Friday Afternoon: Stretch Those Legs
If you want to maximize your time in the city over a 3-day weekend, take an early flight so that you arrive in the early afternoon. If you’re coming from further away, however, you may not arrive until early evening. No worries! The Freedom Trail is waiting for you at your leisure. A literal trail is marked on the sidewalks in brick or red paint and follows a symbolic trail of historical locations in the center of Boston. You can walk a self-guided tour by yourself or you can purchase tickets for a guided version with actors dressed as prominent figures. It’s a good way to orient yourself in the city, and you’ll see the gravesites of founding fathers Samuel Adams and John Hancock, explore Paul Revere’s house, and finish at the location of “Old Ironsides," the USS Constitution.
But if you want something more leisurely, take a stroll through Boston Common and Public Garden to enjoy the greenspace. This is a popular tourist spot dotted with statues dedicated to President George Washington and the children’s book Make Way for Ducklings. You can ride swan boats in the lagoon, too. If you need to wet your whistle, you can cross the street to Cheers and live out your favorite sitcom fantasy.

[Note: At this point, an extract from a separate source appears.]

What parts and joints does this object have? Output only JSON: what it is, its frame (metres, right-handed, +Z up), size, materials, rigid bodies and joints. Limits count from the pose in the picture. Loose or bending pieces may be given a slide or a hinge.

Friday Evening: A Waterfront Dinner
After having some time to head back to your hotel room and freshen up after all that walking (or checking in if you’re arriving later in the evening), it’s time to head to the North End. We suggest Boston Sail Loft as the perfect dinner spot. It’s right on the waterfront, and you can have your dinner surrounded by boats as the sun sets. It has the usual array of fresh seafood (Hello! It’s right on the water!), but the standout is the clam chowder. It’s some of the best chowder in the city and a perfect representative of New England clam chowder overall.
Saturday Morning: Caffeine Fuel-Up
On Saturday, we headed to the Fenway–Kenmore area. If you need to fuel up for a full day’s worth of activities, then stop by the Boston breakfast institution Tatte Bakery & Café. There are multiple locations around the city, but the closest one to your afternoon activity is in the Northeastern University area. Tatte has the full range of breakfast menu items, from all your favorite egg dishes to heavier brunch sandwiches. Maybe you just need caffeine to start your day and a simple muffin. That’s here, too, with a nice table to sit at under some trees.

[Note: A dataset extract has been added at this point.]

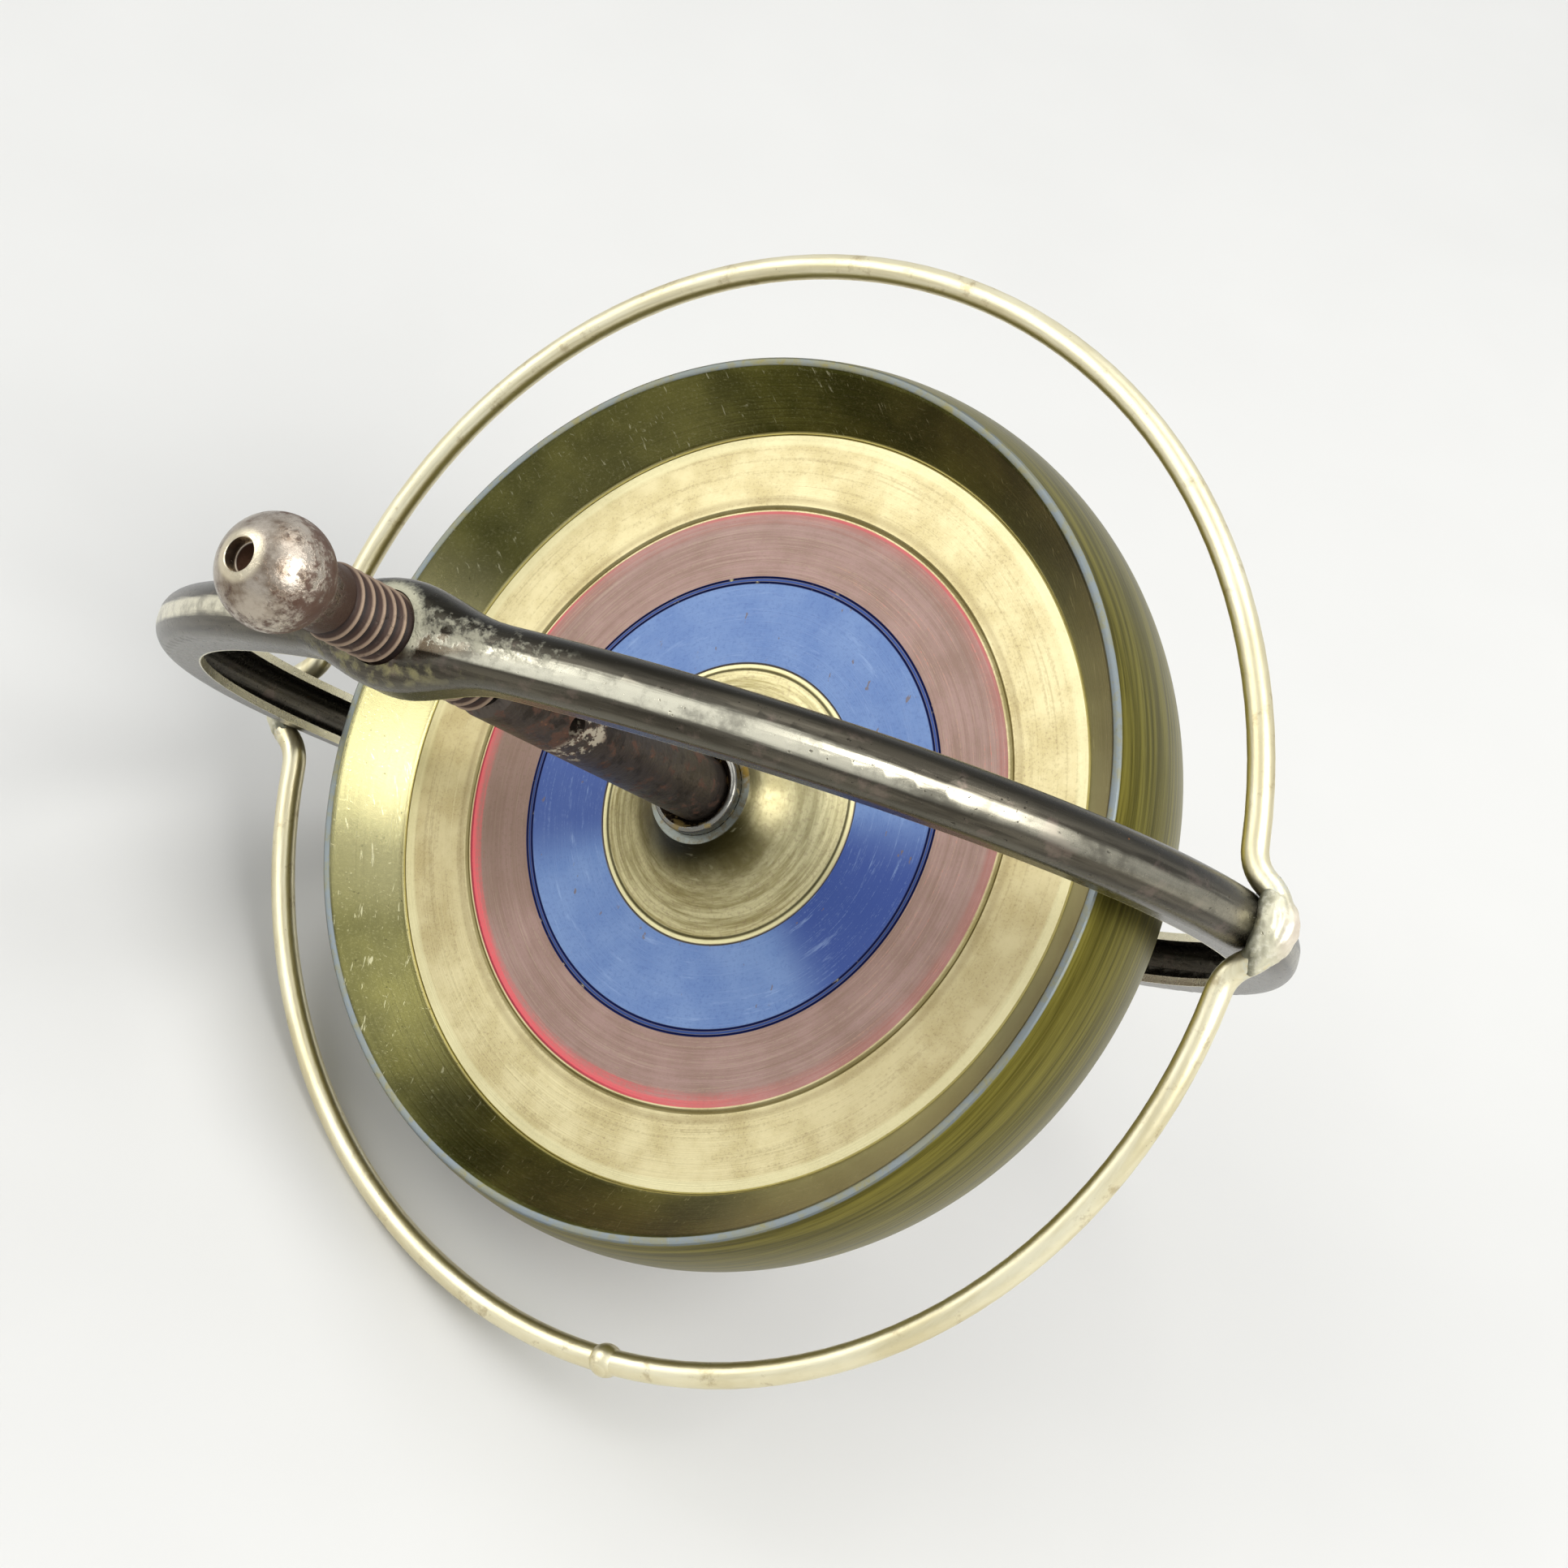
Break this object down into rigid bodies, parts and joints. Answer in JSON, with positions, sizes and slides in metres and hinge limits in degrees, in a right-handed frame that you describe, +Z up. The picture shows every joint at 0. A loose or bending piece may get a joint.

Saturday Afternoon: Museum of Fine Arts Boston
You’ll have to devote an entire afternoon to the MFA, but if you’re an art enthusiast, it’ll be a day well spent. This massive museum has a large permanent collection, but it also hosts multiple traveling exhibitions. You could honestly spend multiple days here and still not have seen everything. Tickets are $25 (or free if you happen to be a member), and special exhibitions cost a little extra on top of that base price.
The MFA has two floors and a basement, two gift shops, a restaurant, cafe, and wine bar. You’ll see everything from ancient Egyptian sarcophagi to contemporary American art; you can even watch old pieces being restored. Beyond its permanent works, the museum hosts an array of remarkable exhibitions. While I was visiting, the MFA hosted an exhibit of Leonardo Da Vinci’s sketches in addition to a gallery dedicated to Katsushika Hokusai, the Japanese artist behind Under the Wave of Kanagawa. His iconic painting is also known as the "Great Wave."
Saturday Night: Play Ball!
You can’t come to Boston and NOT visit the historic Fenway Park! Fenway is the oldest active park in Major League Baseball. It was built in 1912 (two years before Wrigley Field) and expanded/renovated four times (the latest in 2017). Because of its historic nature and the neighborhood that has built up around it, there isn’t really anywhere else for Fenway to expand. Because of this, the park has odd…well, “unique”…design features like The Triangle, Pesky’s Pole, and the famed Green Monster. Plus, the Red Sox are traditionally a good team, so chances are good that you’ll be cheering on a winning team!
If baseball isn’t for you, head over to South Boston for a delightful dinner at Lincoln Tavern & Restaurant. This classic American tavern has upscale faire like woodfired pizzas and wood-grilled entrees. The open-air brick-and-wood interior is both modern and nostalgic, particularly the massive wood-paneled bar. West Broadway is a happening stretch of road lined with restaurants, bars, and shops, so there are plenty of choices if something else strikes your fancy.
Sunday Morning & Afternoon: Crossing the Charles
You caught me. Cambridge is technically a different city from Boston. But after two days, you’re more familiar with the city’s subway system, so hop off the train at Harvard Square. Home to Harvard and MIT, Cambridge is a true college town. Take some time to window-shop before exploring the prestigious Harvard campus, either via guided tour or on your own. Cambridge is full of museums, such as the Harvard Museum of Natural History, along with countless cute stores.
If you want the best hamburger of your life, head over Mr. Bartley’s Gourmet Burgers for lunch. This famous hole-in-the-wall has served hungry celebs and students alike since 1960; everyone from Johnny Cash to B.J. Novak has visited this humble burger joint. Their punny, famous burgers are named after local jokes and an array of famous people: the Snoop Dogg, for example, is topped with bacon and “smoked” ghost pepper jack cheese. The Beyoncé is “deliciously hot” with Cajun flavor. I ordered the Bill Clinton, which was covered in southern barbecue sauce and white American cheese. And don’t worry, Hillary fans. She has a sandwich of her own.